Start of Input for this task

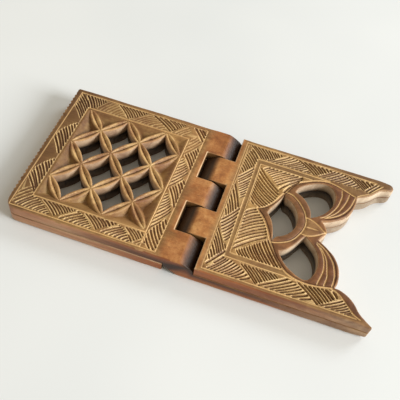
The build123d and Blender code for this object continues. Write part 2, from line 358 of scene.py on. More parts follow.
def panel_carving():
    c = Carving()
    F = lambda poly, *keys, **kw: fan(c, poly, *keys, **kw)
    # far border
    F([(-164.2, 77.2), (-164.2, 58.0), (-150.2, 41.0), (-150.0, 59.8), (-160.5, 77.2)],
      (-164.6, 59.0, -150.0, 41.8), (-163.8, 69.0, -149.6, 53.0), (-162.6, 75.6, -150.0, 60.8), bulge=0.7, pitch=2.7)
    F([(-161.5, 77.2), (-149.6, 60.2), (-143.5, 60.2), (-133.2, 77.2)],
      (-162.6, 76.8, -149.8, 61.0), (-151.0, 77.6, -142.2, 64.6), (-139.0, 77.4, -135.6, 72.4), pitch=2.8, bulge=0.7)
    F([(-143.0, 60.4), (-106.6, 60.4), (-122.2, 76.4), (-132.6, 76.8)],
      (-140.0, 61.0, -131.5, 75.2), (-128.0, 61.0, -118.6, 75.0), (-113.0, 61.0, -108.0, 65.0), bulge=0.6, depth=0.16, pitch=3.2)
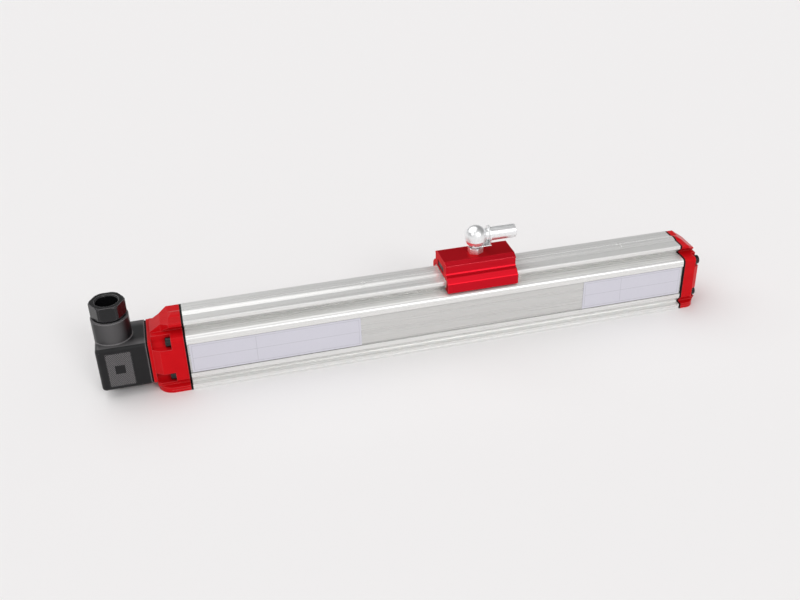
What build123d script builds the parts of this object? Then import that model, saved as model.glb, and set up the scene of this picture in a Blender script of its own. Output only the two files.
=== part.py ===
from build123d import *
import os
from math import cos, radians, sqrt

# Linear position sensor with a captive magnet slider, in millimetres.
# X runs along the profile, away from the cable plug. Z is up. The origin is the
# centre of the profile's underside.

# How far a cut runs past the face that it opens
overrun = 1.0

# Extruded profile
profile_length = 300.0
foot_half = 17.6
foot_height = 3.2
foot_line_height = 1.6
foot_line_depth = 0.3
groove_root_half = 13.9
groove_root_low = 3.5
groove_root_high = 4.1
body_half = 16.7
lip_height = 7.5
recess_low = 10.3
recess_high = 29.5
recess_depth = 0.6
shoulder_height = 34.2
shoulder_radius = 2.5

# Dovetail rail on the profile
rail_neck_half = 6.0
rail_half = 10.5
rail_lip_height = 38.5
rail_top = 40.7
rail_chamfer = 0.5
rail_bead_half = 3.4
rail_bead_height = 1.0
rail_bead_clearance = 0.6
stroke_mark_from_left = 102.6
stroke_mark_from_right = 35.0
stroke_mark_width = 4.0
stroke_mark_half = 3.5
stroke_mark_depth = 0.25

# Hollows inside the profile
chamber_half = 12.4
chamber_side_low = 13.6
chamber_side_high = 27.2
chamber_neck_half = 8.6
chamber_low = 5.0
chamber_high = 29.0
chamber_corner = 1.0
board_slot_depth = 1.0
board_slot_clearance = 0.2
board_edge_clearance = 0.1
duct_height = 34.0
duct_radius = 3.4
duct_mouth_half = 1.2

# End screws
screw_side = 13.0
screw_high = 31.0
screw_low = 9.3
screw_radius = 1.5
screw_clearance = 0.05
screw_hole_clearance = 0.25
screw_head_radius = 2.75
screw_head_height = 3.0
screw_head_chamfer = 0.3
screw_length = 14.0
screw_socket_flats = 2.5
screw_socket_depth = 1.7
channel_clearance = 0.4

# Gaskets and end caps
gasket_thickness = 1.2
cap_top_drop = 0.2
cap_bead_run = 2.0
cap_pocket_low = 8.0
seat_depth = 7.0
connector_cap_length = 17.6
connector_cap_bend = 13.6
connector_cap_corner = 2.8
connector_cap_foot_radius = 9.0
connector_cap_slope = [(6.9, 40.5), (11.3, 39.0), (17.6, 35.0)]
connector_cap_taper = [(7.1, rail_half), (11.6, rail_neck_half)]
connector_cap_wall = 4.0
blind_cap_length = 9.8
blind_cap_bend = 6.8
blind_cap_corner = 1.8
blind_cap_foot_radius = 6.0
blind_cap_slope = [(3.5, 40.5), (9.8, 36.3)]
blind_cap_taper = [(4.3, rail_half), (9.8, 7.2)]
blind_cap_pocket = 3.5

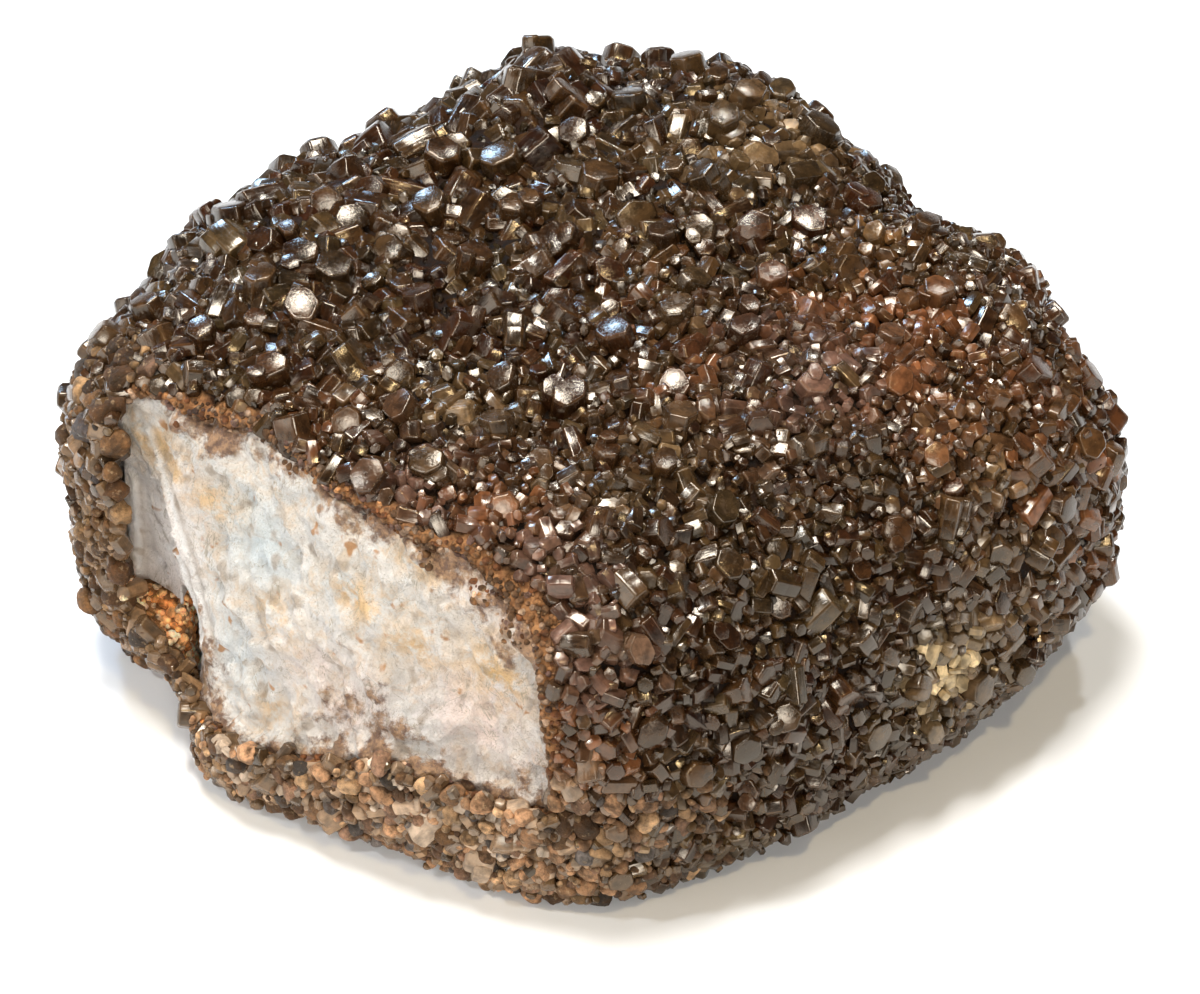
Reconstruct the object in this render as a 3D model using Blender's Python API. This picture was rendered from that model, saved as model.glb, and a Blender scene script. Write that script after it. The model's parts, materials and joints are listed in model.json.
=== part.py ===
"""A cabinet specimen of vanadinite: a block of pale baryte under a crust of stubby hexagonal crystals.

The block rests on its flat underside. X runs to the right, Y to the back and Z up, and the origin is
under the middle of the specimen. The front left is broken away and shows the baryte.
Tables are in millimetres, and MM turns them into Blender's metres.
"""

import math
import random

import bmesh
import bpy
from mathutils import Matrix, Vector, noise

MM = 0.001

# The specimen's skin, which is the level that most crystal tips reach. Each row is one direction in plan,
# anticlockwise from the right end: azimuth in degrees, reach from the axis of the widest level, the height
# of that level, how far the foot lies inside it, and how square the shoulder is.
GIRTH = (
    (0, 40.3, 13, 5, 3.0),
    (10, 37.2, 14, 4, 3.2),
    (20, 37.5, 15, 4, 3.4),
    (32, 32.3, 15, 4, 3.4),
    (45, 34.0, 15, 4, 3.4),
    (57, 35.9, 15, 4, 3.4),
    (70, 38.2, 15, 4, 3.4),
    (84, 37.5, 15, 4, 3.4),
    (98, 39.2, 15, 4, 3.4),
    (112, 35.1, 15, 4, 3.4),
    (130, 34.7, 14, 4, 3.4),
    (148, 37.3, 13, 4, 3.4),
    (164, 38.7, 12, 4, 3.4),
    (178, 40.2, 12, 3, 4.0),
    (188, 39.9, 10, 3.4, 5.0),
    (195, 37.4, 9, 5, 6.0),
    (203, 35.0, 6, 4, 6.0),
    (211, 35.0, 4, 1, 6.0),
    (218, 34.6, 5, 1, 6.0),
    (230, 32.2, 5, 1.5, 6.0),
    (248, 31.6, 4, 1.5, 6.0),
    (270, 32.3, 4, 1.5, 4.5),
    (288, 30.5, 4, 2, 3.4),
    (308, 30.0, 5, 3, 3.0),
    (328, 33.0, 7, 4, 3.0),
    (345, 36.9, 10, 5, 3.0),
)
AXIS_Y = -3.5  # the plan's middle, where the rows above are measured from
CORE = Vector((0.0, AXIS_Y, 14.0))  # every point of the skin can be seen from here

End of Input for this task

What is required. Repeat the records exactly, including every line.

Result of this exercise.
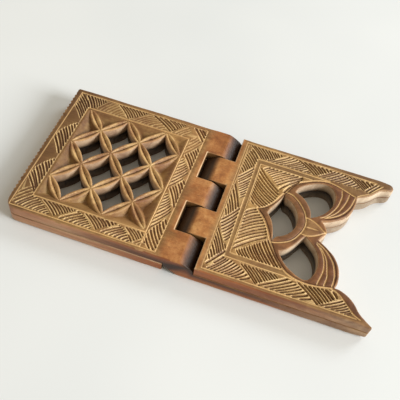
The build123d and Blender code for this object continues. Write part 2, from line 358 of scene.py on. More parts follow.
def panel_carving():
    c = Carving()
    F = lambda poly, *keys, **kw: fan(c, poly, *keys, **kw)
    # far border
    F([(-164.2, 77.2), (-164.2, 58.0), (-150.2, 41.0), (-150.0, 59.8), (-160.5, 77.2)],
      (-164.6, 59.0, -150.0, 41.8), (-163.8, 69.0, -149.6, 53.0), (-162.6, 75.6, -150.0, 60.8), bulge=0.7, pitch=2.7)
    F([(-161.5, 77.2), (-149.6, 60.2), (-143.5, 60.2), (-133.2, 77.2)],
      (-162.6, 76.8, -149.8, 61.0), (-151.0, 77.6, -142.2, 64.6), (-139.0, 77.4, -135.6, 72.4), pitch=2.8, bulge=0.7)
    F([(-143.0, 60.4), (-106.6, 60.4), (-122.2, 76.4), (-132.6, 76.8)],
      (-140.0, 61.0, -131.5, 75.2), (-128.0, 61.0, -118.6, 75.0), (-113.0, 61.0, -108.0, 65.0), bulge=0.6, depth=0.16, pitch=3.2)
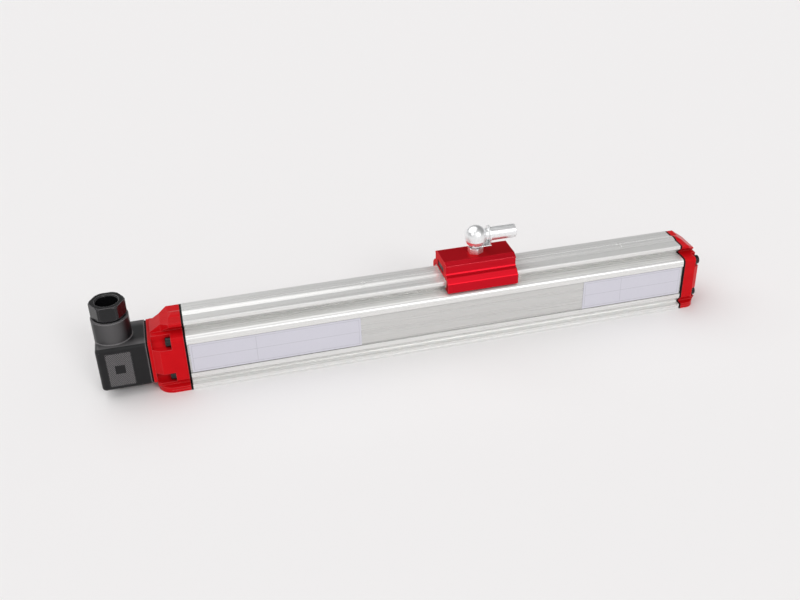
What build123d script builds the parts of this object? Then import that model, saved as model.glb, and set up the scene of this picture in a Blender script of its own. Output only the two files.
=== part.py ===
from build123d import *
import os
from math import cos, radians, sqrt

# Linear position sensor with a captive magnet slider, in millimetres.
# X runs along the profile, away from the cable plug. Z is up. The origin is the
# centre of the profile's underside.

# How far a cut runs past the face that it opens
overrun = 1.0

# Extruded profile
profile_length = 300.0
foot_half = 17.6
foot_height = 3.2
foot_line_height = 1.6
foot_line_depth = 0.3
groove_root_half = 13.9
groove_root_low = 3.5
groove_root_high = 4.1
body_half = 16.7
lip_height = 7.5
recess_low = 10.3
recess_high = 29.5
recess_depth = 0.6
shoulder_height = 34.2
shoulder_radius = 2.5

# Dovetail rail on the profile
rail_neck_half = 6.0
rail_half = 10.5
rail_lip_height = 38.5
rail_top = 40.7
rail_chamfer = 0.5
rail_bead_half = 3.4
rail_bead_height = 1.0
rail_bead_clearance = 0.6
stroke_mark_from_left = 102.6
stroke_mark_from_right = 35.0
stroke_mark_width = 4.0
stroke_mark_half = 3.5
stroke_mark_depth = 0.25

# Hollows inside the profile
chamber_half = 12.4
chamber_side_low = 13.6
chamber_side_high = 27.2
chamber_neck_half = 8.6
chamber_low = 5.0
chamber_high = 29.0
chamber_corner = 1.0
board_slot_depth = 1.0
board_slot_clearance = 0.2
board_edge_clearance = 0.1
duct_height = 34.0
duct_radius = 3.4
duct_mouth_half = 1.2

# End screws
screw_side = 13.0
screw_high = 31.0
screw_low = 9.3
screw_radius = 1.5
screw_clearance = 0.05
screw_hole_clearance = 0.25
screw_head_radius = 2.75
screw_head_height = 3.0
screw_head_chamfer = 0.3
screw_length = 14.0
screw_socket_flats = 2.5
screw_socket_depth = 1.7
channel_clearance = 0.4

# Gaskets and end caps
gasket_thickness = 1.2
cap_top_drop = 0.2
cap_bead_run = 2.0
cap_pocket_low = 8.0
seat_depth = 7.0
connector_cap_length = 17.6
connector_cap_bend = 13.6
connector_cap_corner = 2.8
connector_cap_foot_radius = 9.0
connector_cap_slope = [(6.9, 40.5), (11.3, 39.0), (17.6, 35.0)]
connector_cap_taper = [(7.1, rail_half), (11.6, rail_neck_half)]
connector_cap_wall = 4.0
blind_cap_length = 9.8
blind_cap_bend = 6.8
blind_cap_corner = 1.8
blind_cap_foot_radius = 6.0
blind_cap_slope = [(3.5, 40.5), (9.8, 36.3)]
blind_cap_taper = [(4.3, rail_half), (9.8, 7.2)]
blind_cap_pocket = 3.5

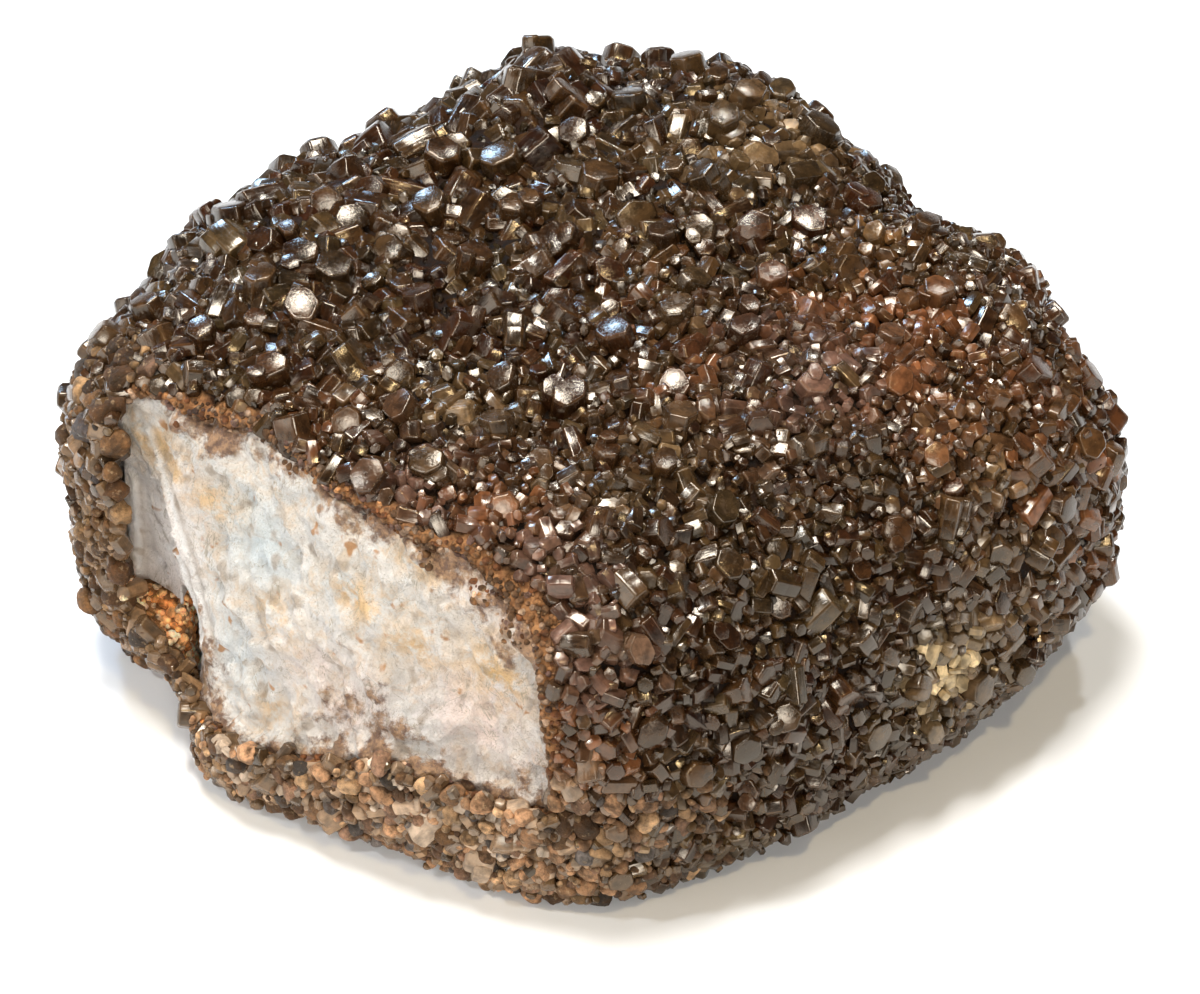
Reconstruct the object in this render as a 3D model using Blender's Python API. This picture was rendered from that model, saved as model.glb, and a Blender scene script. Write that script after it. The model's parts, materials and joints are listed in model.json.
=== part.py ===
"""A cabinet specimen of vanadinite: a block of pale baryte under a crust of stubby hexagonal crystals.

The block rests on its flat underside. X runs to the right, Y to the back and Z up, and the origin is
under the middle of the specimen. The front left is broken away and shows the baryte.
Tables are in millimetres, and MM turns them into Blender's metres.
"""

import math
import random

import bmesh
import bpy
from mathutils import Matrix, Vector, noise

MM = 0.001

# The specimen's skin, which is the level that most crystal tips reach. Each row is one direction in plan,
# anticlockwise from the right end: azimuth in degrees, reach from the axis of the widest level, the height
# of that level, how far the foot lies inside it, and how square the shoulder is.
GIRTH = (
    (0, 40.3, 13, 5, 3.0),
    (10, 37.2, 14, 4, 3.2),
    (20, 37.5, 15, 4, 3.4),
    (32, 32.3, 15, 4, 3.4),
    (45, 34.0, 15, 4, 3.4),
    (57, 35.9, 15, 4, 3.4),
    (70, 38.2, 15, 4, 3.4),
    (84, 37.5, 15, 4, 3.4),
    (98, 39.2, 15, 4, 3.4),
    (112, 35.1, 15, 4, 3.4),
    (130, 34.7, 14, 4, 3.4),
    (148, 37.3, 13, 4, 3.4),
    (164, 38.7, 12, 4, 3.4),
    (178, 40.2, 12, 3, 4.0),
    (188, 39.9, 10, 3.4, 5.0),
    (195, 37.4, 9, 5, 6.0),
    (203, 35.0, 6, 4, 6.0),
    (211, 35.0, 4, 1, 6.0),
    (218, 34.6, 5, 1, 6.0),
    (230, 32.2, 5, 1.5, 6.0),
    (248, 31.6, 4, 1.5, 6.0),
    (270, 32.3, 4, 1.5, 4.5),
    (288, 30.5, 4, 2, 3.4),
    (308, 30.0, 5, 3, 3.0),
    (328, 33.0, 7, 4, 3.0),
    (345, 36.9, 10, 5, 3.0),
)
AXIS_Y = -3.5  # the plan's middle, where the rows above are measured from
CORE = Vector((0.0, AXIS_Y, 14.0))  # every point of the skin can be seen from here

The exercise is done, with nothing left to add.